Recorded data
START
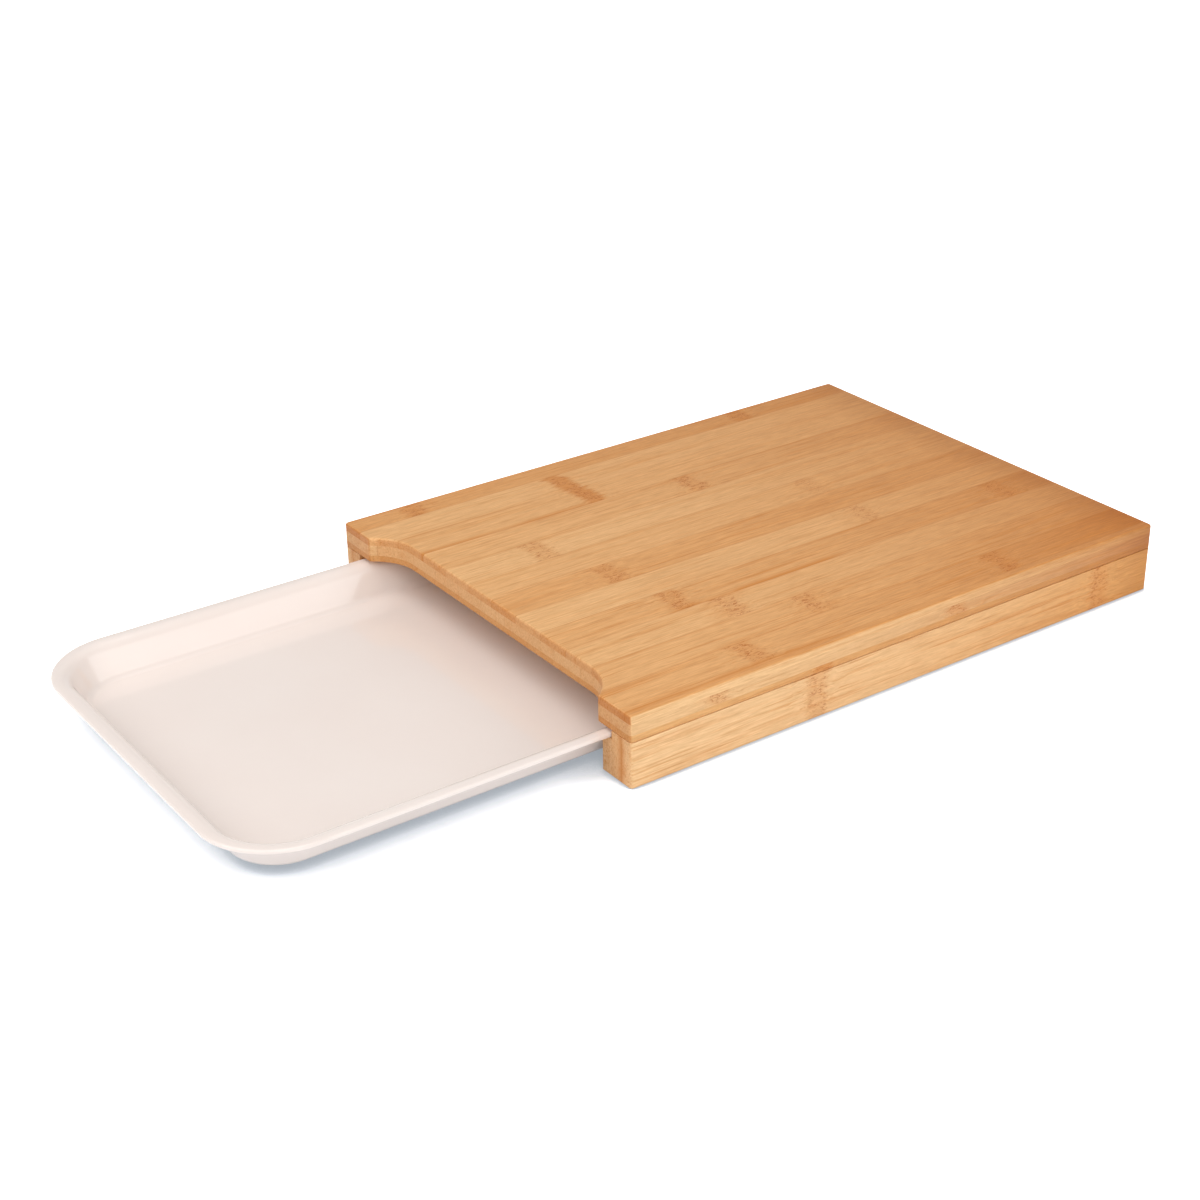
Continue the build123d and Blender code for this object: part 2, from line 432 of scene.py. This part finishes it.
print("relief of the bamboo:", RELIEF * 1000, "mm")

# %% [markdown]
# ### The strips of the cutting surface
# The strips are listed from the right edge, nearest the camera, to the left edge. Each has
# its tone at the front and at the back, from 0, pale, to 1, deep honey. Then come the
# stains on its right and left glued edges, each with its strength and where it begins and
# ends, and its stem nodes, each with its place, how strong its curls are and how strong
# its stain is. All places are in millimetres from the board's front. The two outer strips
# show their sides too, which are paler than the oiled top.

# %% Finish the top ply
PALE = (srgb(229, 179, 123), srgb(215, 154, 94))
HONEY = (srgb(218, 157, 96), srgb(193, 115, 40))
SIDE_PALE = (srgb(236, 192, 138), srgb(194, 130, 66))
ALL_ALONG = (-20.0, 400.0)
TOP_END_TINT = 0.28
NARROW_STRIP_STREAKS = 0.3  # the first strip is only a sliver, with few streaks
TOP_STRIPS = (
    ((1.0, 0.6), (None, (0.6, -20, 150)), ()),
    ((0.6, 0.96), ((0.7, -20, 140), (0.2, *ALL_ALONG)), ((91, 0.9, 0.35), (273, 0.9, 0.5))),
    ((0.45, 0.6), ((0.3, *ALL_ALONG), (0.45, 20, 110)), ((154, 0.9, 0.25),)),
    ((0.17, 0.36), ((0.3, 160, 300), (0.3, 90, 210)), ((116, 0.9, 0.2),)),
    ((0.55, 0.6), ((1.0, 90, 205), (0.7, 145, 255)), ((96, 0.9, 0.35), (345, 0.9, 0.4))),
    ((0.1, 0.28), ((0.3, 345, 385), (0.25, 85, 300)), ((255, 0.6, 0.1),)),
    ((0.78, 0.44), ((0.35, 85, 300), (0.1, *ALL_ALONG)), ((87, 0.85, 0.3),)),
    ((0.33, 0.2), ((0.1, *ALL_ALONG), (0.35, 80, 200)), ((255, 0.5, 0.1),)),
    ((0.05, 0.2), ((0.2, 260, 300), (0.4, 20, 130)), ((71, 0.85, 0.25),)),
    ((0.4, 0.4), ((0.3, 20, 130), (0.5, 185, 385)), ((200, 0.95, 0.3),)),
    ((0.4, 0.04), ((0.9, 5, 132), (0.4, 15, 105)), ((139, 0.9, 0.9),)),
    ((0.22, 0.08), ((0.5, 15, 105), (0.1, *ALL_ALONG)), ((136, 0.9, 0.9),)),
    ((0.95, 0.44), ((0.2, *ALL_ALONG), None), ((42, 0.85, 0.5), (292, 0.9, 0.6))),
)

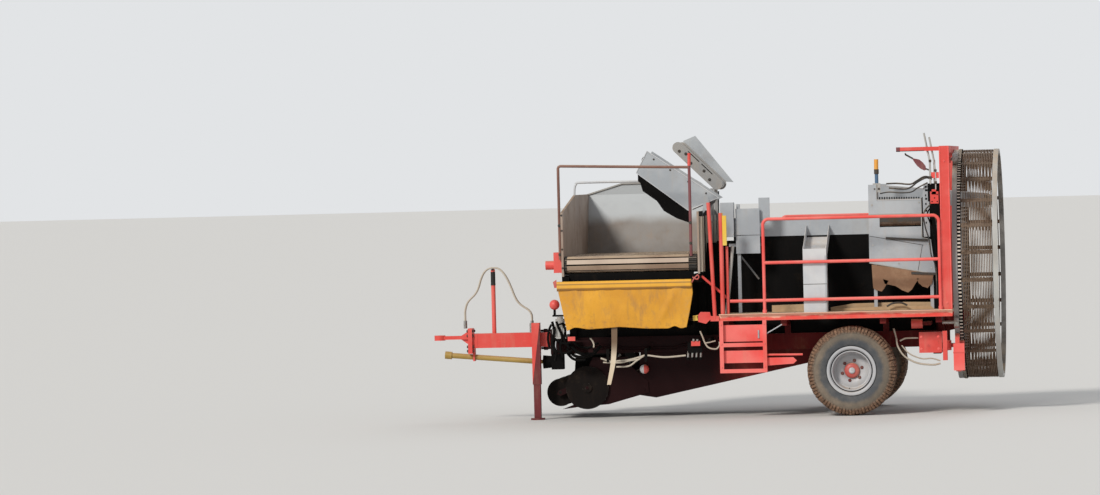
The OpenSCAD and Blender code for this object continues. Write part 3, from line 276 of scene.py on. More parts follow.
def canvas_finish(name):
    """Coated cloth, mustard yellow, with brown rub marks, soil splashes, painted shade along its creases and a fine
    weave
    """
    f = Finish(name, 0.62)
    base = f.mix(f.mask(f.noise(2.2, 5), 0.3, 0.7), rgb(226, 162, 38), rgb(206, 142, 30))
    rub = f.mask(f.noise(2.6, 7, 0.7, (2.0, 1, 0.7)), 0.5, 0.7)
    colour = f.over(base, rgb(158, 116, 70), rub, 0.6)
    # Darker streaks along the creases: painted shade
    crease_shade = f.mask(f.noise(4.5, 6, 0.65, (3.2, 1, 0.45)), 0.56, 0.72)
    colour = f.over(colour, rgb(138, 104, 66), crease_shade, 0.35)
    sides = f.mask(f.math("ABSOLUTE", f.math("SUBTRACT", f.axis("X"), CLOTH_MIDDLE)), 0.58, 0.8)
    worn = f.mask(f.noise(5, 7, 0.7), 0.42, 0.62)
    colour = f.over(colour, rgb(176, 148, 104), f.times(sides, worn), 0.55)
    colour = f.over(colour, rgb(240, 180, 58), f.mask(f.axis("Z"), HEM_FOOT, HEM_FOOT + 0.008), 0.6)
    for low, high in SEAMS:
        seam = f.times(f.mask(f.axis("Z"), high + 0.006, high), f.mask(f.axis("Z"), low - 0.006, low))
        colour = f.over(colour, rgb(134, 92, 44), seam, 0.7)
    low = f.mask(f.axis("Z"), SPLASH_TOP, SPLASH_FULL)
    splash = f.mask(f.noise(14, 7, 0.75), 0.5, 0.7)
    colour = f.over(colour, rgb(120, 90, 60), f.times(low, splash), 0.6)
    f.colour(colour)
    f.shader.inputs["Sheen Weight"].default_value = 0.15
    f.bump(f.noise(6, 6, 0.6, (1, 1, 0.6)), 0.5, 0.02)
    f.bump(f.noise(600, 2), 0.15, 0.001)
    return f.material


def frame_centre(node):
    low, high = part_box(node)
    return (low + high) / 2


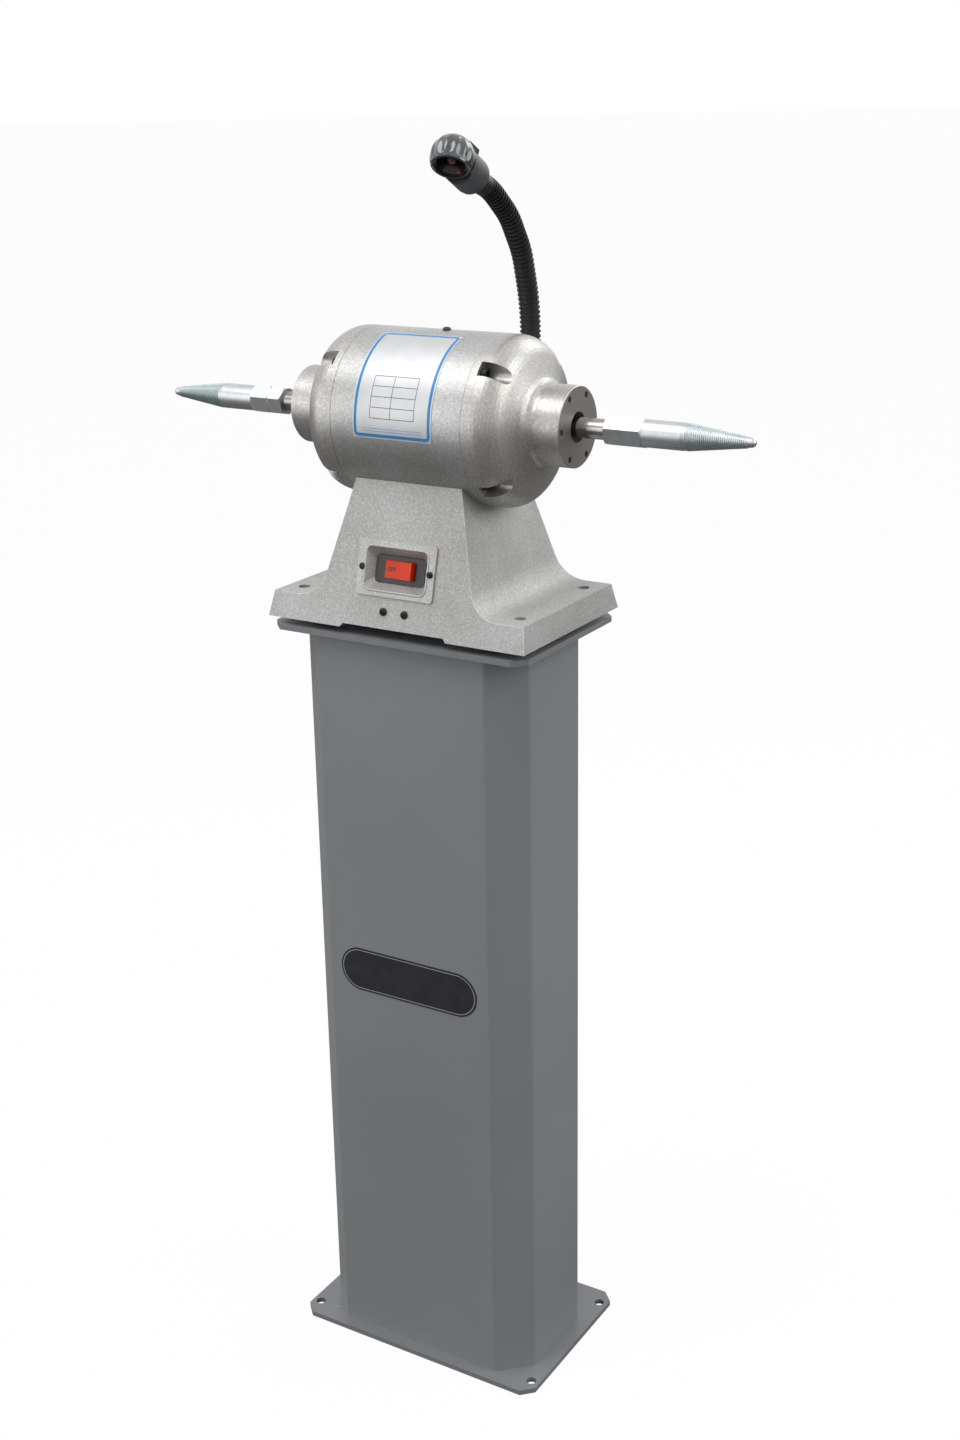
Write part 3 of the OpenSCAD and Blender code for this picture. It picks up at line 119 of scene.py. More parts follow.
# Hammer enamel: silver paint full of aluminium flake, which draws into a pebbled skin as it dries.
# It gives a soft metallic sheen, bright pebbles and small dark pits between them.
def hammerEnamel(name, look):
    mat, place = newMaterial(name)
    pebbles = addNode(mat, "TexNoise", {
        "Vector": place, "Scale": metre / look["pebble"], "Detail": 3.0, "Roughness": 0.62, "Distortion": 0.3,
    })
    pits = addNode(mat, "TexVoronoi", {"Vector": place, "Scale": metre / look["pitSpacing"]})
    pits = addNode(mat, "ValToRGB", {"Fac": pits}, stops=((0.06, 1.0), (look["pitReach"], 0.0)))
    field = addNode(mat, "TexNoise", {"Vector": place, "Scale": metre / look["pitField"], "Detail": 2.0})
    field = addNode(mat, "ValToRGB", {"Fac": field}, stops=((0.38, 0.15), (0.62, 1.0)))
    pits = addNode(mat, "Math", {0: pits, 1: field}, operation="MULTIPLY")
    skin = addNode(mat, "ValToRGB", {"Fac": pebbles}, stops=look["skin"])
    tone = addNode(mat, "TexNoise", {"Vector": place, "Scale": metre / look["toneField"], "Detail": 2.0})
    tone = addNode(mat, "ValToRGB", {"Fac": tone}, stops=((0.3, "#e9e7e4"), (0.7, "#ffffff")))
    base = addNode(mat, "Mix", {0: 1.0, 6: skin, 7: tone}, 2, data_type="RGBA", blend_type="MULTIPLY")
    base = addNode(mat, "Mix", {0: pits, 6: base, 7: look["pitColour"]}, 2, data_type="RGBA")
    height = addNode(mat, "Math", {0: pits, 1: -look["pitDip"], 2: pebbles}, operation="MULTIPLY_ADD")
    normal = addNode(mat, "Bump", {"Height": height, "Distance": look["depth"] * mm, "Strength": 1.0})
    gloss = addNode(mat, "MapRange", {
        "Value": pebbles, "To Min": look["rough"], "To Max": look["rough"] - look["glossRange"],
    })
    metal = look["metal"]
    if "bareFrom" in look:  # the outer face of each neck is turned and left bare
        reach = addNode(mat, "SeparateXYZ", {"Vector": place}, out="X")
        reach = addNode(mat, "Math", {0: reach}, operation="ABSOLUTE")
        bare = addNode(mat, "Math", {0: reach, 1: look["bareFrom"] * mm}, operation="GREATER_THAN")
        toAxis = (0, -shaftAxis[0] * mm, -shaftAxis[1] * mm)
        rings = addNode(mat, "Mapping", {"Vector": place, "Location": toAxis, "Scale": (0, 1, 1)})
        rings = addNode(mat, "VectorMath", {0: rings}, "Value", operation="LENGTH")
        perMark = 2 * math.pi / (look["toolMark"] * mm)
        rings = addNode(mat, "Math", {0: rings, 1: perMark}, operation="MULTIPLY")
        rings = addNode(mat, "Math", {0: rings}, operation="SINE")
        rings = addNode(mat, "Math", {0: rings, 1: bare}, operation="MULTIPLY")
        normal = addNode(mat, "Bump", {
            "Height": rings, "Distance": look["toolDepth"] * mm, "Strength": 0.6, "Normal": normal,
        })
        base = addNode(mat, "Mix", {0: bare, 6: base, 7: look["bareColour"]}, 2, data_type="RGBA")
        metal = addNode(mat, "MapRange", {"Value": bare, "To Min": metal, "To Max": look["bareMetal"]})
    return finishMaterial(mat, {"Base Color": base, "Metallic": metal, "Roughness": gloss, "Normal": normal})


shellLook = {
    "pebble": 2.2, "pitSpacing": 3.6, "pitReach": 0.13, "pitField": 16.0, "pitDip": 0.9, "toneField": 90.0,
    "depth": 0.035, "rough": 0.46, "glossRange": 0.14, "metal": 0.8,
    "skin": ((0.34, "#a9aaaa"), (0.52, "#b8b9b9"), (0.68, "#c9cacb")), "pitColour": "#828383",
}
bellLook = dict(
    shellLook, pebble=2.4, pitSpacing=2.8, pitReach=0.16, depth=0.05,
    skin=((0.34, "#aba9a7"), (0.52, "#bab8b6"), (0.68, "#cac8c6")),
    bareFrom=156.6, bareColour="#a5a09c", bareMetal=0.85, toolMark=1.6, toolDepth=0.01,
)
castLook = dict(
    shellLook, pebble=2.0, pitSpacing=2.6, pitReach=0.24, depth=0.2, rough=0.58, metal=0.3,
    skin=((0.32, "#abacab"), (0.50, "#b8b9b8"), (0.68, "#cdcecd")), pitColour="#7f8080",
)
plateLook = dict(castLook, pitSpacing=3.2, pitReach=0.12, depth=0.05, rough=0.44)
# The ground edges of the casting, where the paint is worn thin; their near white colour is a painted
# highlight where they catch the light
edgeHighlightLook = dict(
    castLook, pitReach=0.1, rough=0.42, metal=0.5,
    skin=((0.32, "#e2e2e1"), (0.50, "#efefee"), (0.68, "#fafafa")),
)
shellEnamel = hammerEnamel("hammerEnamelRolledShell", shellLook)
bellEnamel = hammerEnamel("hammerEnamelCastBell", bellLook)
castEnamel = hammerEnamel("hammerEnamelSandCasting", castLook)
edgeHighlightEnamel = hammerEnamel("hammerEnamelEdgePaintedHighlight", edgeHighlightLook)
plateEnamel = hammerEnamel("hammerEnamelPressedPlate", plateLook)
dress(shellEnamel, "motor_shell")
dress(bellEnamel, "left_end_bell", "right_end_bell")
dress(castEnamel, "machine_base")
dress(plateEnamel, "switch_plate")
print("castings painted")

satin = {
    "cloud": 220.0, "peel": 2.2, "peelDepth": 0.012,
    "scuff": 14.0, "scuffTop": 500.0, "scuffFade": 0.15, "scuffColour": "#b9bbbc",
}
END
**Given exercise**
Please output the exact lines of the records above, beginning with the first and stopping after the line that holds "# show their", and nothing else.

**Solution to the exercise**
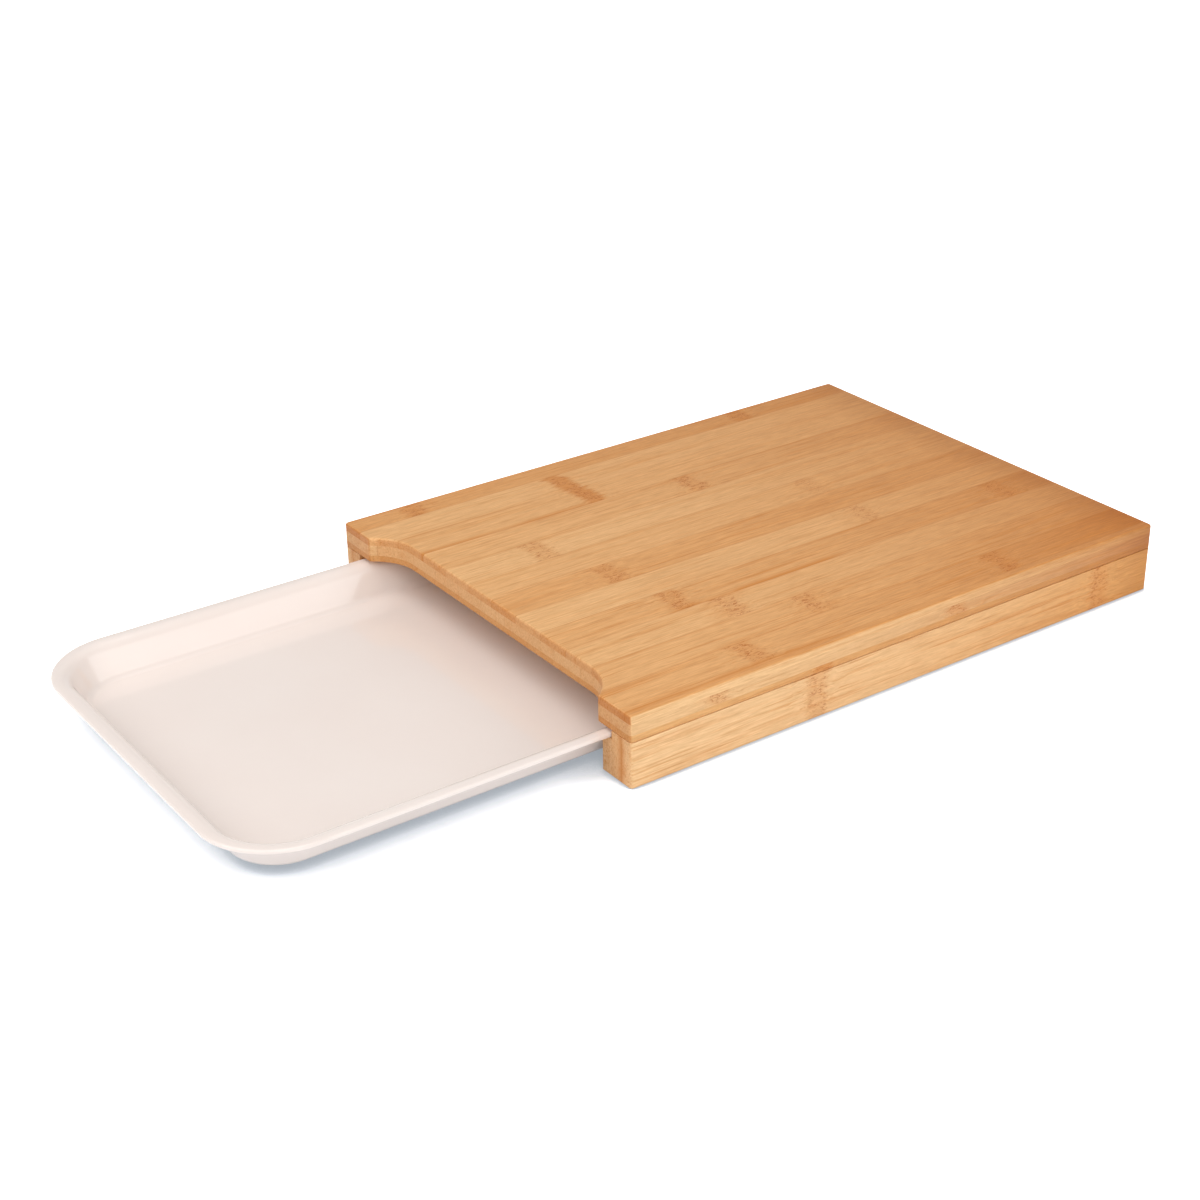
Continue the build123d and Blender code for this object: part 2, from line 432 of scene.py. This part finishes it.
print("relief of the bamboo:", RELIEF * 1000, "mm")

# %% [markdown]
# ### The strips of the cutting surface
# The strips are listed from the right edge, nearest the camera, to the left edge. Each has
# its tone at the front and at the back, from 0, pale, to 1, deep honey. Then come the
# stains on its right and left glued edges, each with its strength and where it begins and
# ends, and its stem nodes, each with its place, how strong its curls are and how strong
# its stain is. All places are in millimetres from the board's front. The two outer strips
# show their sides too, which are paler than the oiled top.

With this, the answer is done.